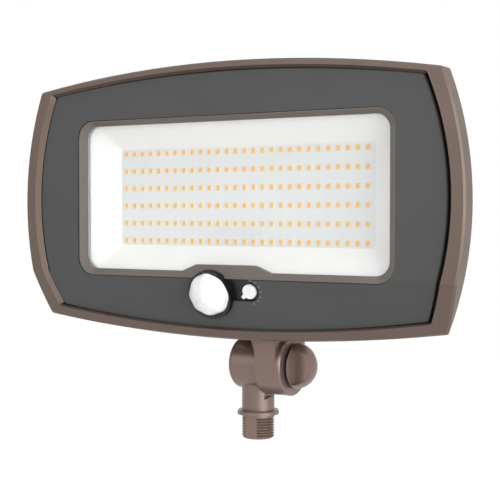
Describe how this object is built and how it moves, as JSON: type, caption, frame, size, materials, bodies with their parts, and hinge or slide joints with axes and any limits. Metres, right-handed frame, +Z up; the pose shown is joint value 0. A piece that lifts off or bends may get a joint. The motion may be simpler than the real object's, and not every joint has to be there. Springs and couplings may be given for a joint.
{
  "type": "motion sensor security light",
  "caption": "Wide bowed flood light with a dark bent front plate, LED window, domed motion sensor, small selector knob and a knuckle mount with a threaded stud.",
  "frame": {"origin": "on the stud's axis, at the seating face of the stud's flange", "axes": "+Z up along the stud's axis, the light shines towards -Y, +X along the knuckle's pivot towards the clamp knob"},
  "size_m": [0.32, 0.0757, 0.2406],
  "materials": {
    "bronze_paint": "satin bronze powder coat over die-cast aluminium",
    "arm_metal": "satin bronze powder coat over die-cast aluminium",
    "dark_plate": "satin dark grey paint over aluminium sheet",
    "clear_lens": "clear tempered",
    "white_plastic": "satin white",
    "white_board": "white solder mask",
    "led_phosphor": "yellow-orange phosphor",
    "bare_aluminium": "plain",
    "plated_steel": "zinc plated",
    "seal_rubber": "matt black",
    "black_plastic": "matt black",
    "dome_plastic": "milky white",
    "circuit_board": "green",
    "wire": "insulated wire"
  },
  "bodies": {
    "base": {"lower_arm": "arm_metal", "knuckle_seal": "seal_rubber", "clamp_bolt": "plated_steel", "clamp_washer": "plated_steel"},
    "clamp": {"clamp_knob": "arm_metal"},
    "head": {"upper_arm": "arm_metal", "arm_gasket": "seal_rubber", "arm_screws": "plated_steel", "housing": "bronze_paint", "face_plate": "dark_plate", "window_frame": "bronze_paint", "frame_screws": "plated_steel", "lens_cover": "clear_lens", "lens_gasket": "seal_rubber", "reflector": "white_plastic", "led_board": "white_board", "heat_tray": "bare_aluminium", "board_screws": "plated_steel", "driver": "black_plastic", "driver_screws": "plated_steel", "led_leads": "wire", "sensor_lead": "wire", "breather_vent": "black_plastic", "sensor_housing": "black_plastic", "sensor_dome": "dome_plastic", "pir_element": "plated_steel", "sensor_board": "circuit_board", "sensor_screws": "plated_steel", "selector_switch": "black_plastic", "selector_seal": "seal_rubber", "led_row_1": "led_phosphor", "led_row_2": "led_phosphor", "led_row_3": "led_phosphor", "led_row_4": "led_phosphor", "led_row_5": "led_phosphor", "led_row_6": "led_phosphor"},
    "selector": {"selector_knob": "white_plastic"}
  },
  "joints": [
    {"name": "head_tilt", "type": "hinge", "parent": "base", "child": "head", "pos_m": [0, 0, 0.033], "axis": [1, 0, 0], "range_deg": [-90, 90]},
    {"name": "clamp_turn", "type": "hinge", "parent": "base", "child": "clamp", "pos_m": [0.034, 0, 0.033], "axis": [1, 0, 0], "range_deg": [-180, 0]},
    {"name": "selector_turn", "type": "hinge", "parent": "head", "child": "selector", "pos_m": [0.0172, -0.03903, 0.08246], "axis": [0, -0.9511, -0.309], "range_deg": [-250, 0]}
  ]
}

---+---

## PROBLEM TO WORK ON
Print the material once more, exactly.

## OUTPUT
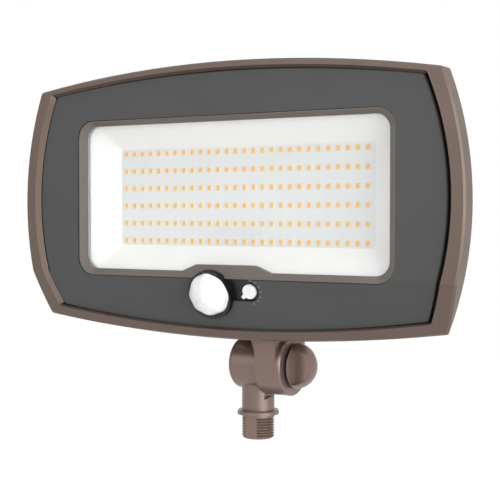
Describe how this object is built and how it moves, as JSON: type, caption, frame, size, materials, bodies with their parts, and hinge or slide joints with axes and any limits. Metres, right-handed frame, +Z up; the pose shown is joint value 0. A piece that lifts off or bends may get a joint. The motion may be simpler than the real object's, and not every joint has to be there. Springs and couplings may be given for a joint.
{
  "type": "motion sensor security light",
  "caption": "Wide bowed flood light with a dark bent front plate, LED window, domed motion sensor, small selector knob and a knuckle mount with a threaded stud.",
  "frame": {"origin": "on the stud's axis, at the seating face of the stud's flange", "axes": "+Z up along the stud's axis, the light shines towards -Y, +X along the knuckle's pivot towards the clamp knob"},
  "size_m": [0.32, 0.0757, 0.2406],
  "materials": {
    "bronze_paint": "satin bronze powder coat over die-cast aluminium",
    "arm_metal": "satin bronze powder coat over die-cast aluminium",
    "dark_plate": "satin dark grey paint over aluminium sheet",
    "clear_lens": "clear tempered",
    "white_plastic": "satin white",
    "white_board": "white solder mask",
    "led_phosphor": "yellow-orange phosphor",
    "bare_aluminium": "plain",
    "plated_steel": "zinc plated",
    "seal_rubber": "matt black",
    "black_plastic": "matt black",
    "dome_plastic": "milky white",
    "circuit_board": "green",
    "wire": "insulated wire"
  },
  "bodies": {
    "base": {"lower_arm": "arm_metal", "knuckle_seal": "seal_rubber", "clamp_bolt": "plated_steel", "clamp_washer": "plated_steel"},
    "clamp": {"clamp_knob": "arm_metal"},
    "head": {"upper_arm": "arm_metal", "arm_gasket": "seal_rubber", "arm_screws": "plated_steel", "housing": "bronze_paint", "face_plate": "dark_plate", "window_frame": "bronze_paint", "frame_screws": "plated_steel", "lens_cover": "clear_lens", "lens_gasket": "seal_rubber", "reflector": "white_plastic", "led_board": "white_board", "heat_tray": "bare_aluminium", "board_screws": "plated_steel", "driver": "black_plastic", "driver_screws": "plated_steel", "led_leads": "wire", "sensor_lead": "wire", "breather_vent": "black_plastic", "sensor_housing": "black_plastic", "sensor_dome": "dome_plastic", "pir_element": "plated_steel", "sensor_board": "circuit_board", "sensor_screws": "plated_steel", "selector_switch": "black_plastic", "selector_seal": "seal_rubber", "led_row_1": "led_phosphor", "led_row_2": "led_phosphor", "led_row_3": "led_phosphor", "led_row_4": "led_phosphor", "led_row_5": "led_phosphor", "led_row_6": "led_phosphor"},
    "selector": {"selector_knob": "white_plastic"}
  },
  "joints": [
    {"name": "head_tilt", "type": "hinge", "parent": "base", "child": "head", "pos_m": [0, 0, 0.033], "axis": [1, 0, 0], "range_deg": [-90, 90]},
    {"name": "clamp_turn", "type": "hinge", "parent": "base", "child": "clamp", "pos_m": [0.034, 0, 0.033], "axis": [1, 0, 0], "range_deg": [-180, 0]},
    {"name": "selector_turn", "type": "hinge", "parent": "head", "child": "selector", "pos_m": [0.0172, -0.03903, 0.08246], "axis": [0, -0.9511, -0.309], "range_deg": [-250, 0]}
  ]
}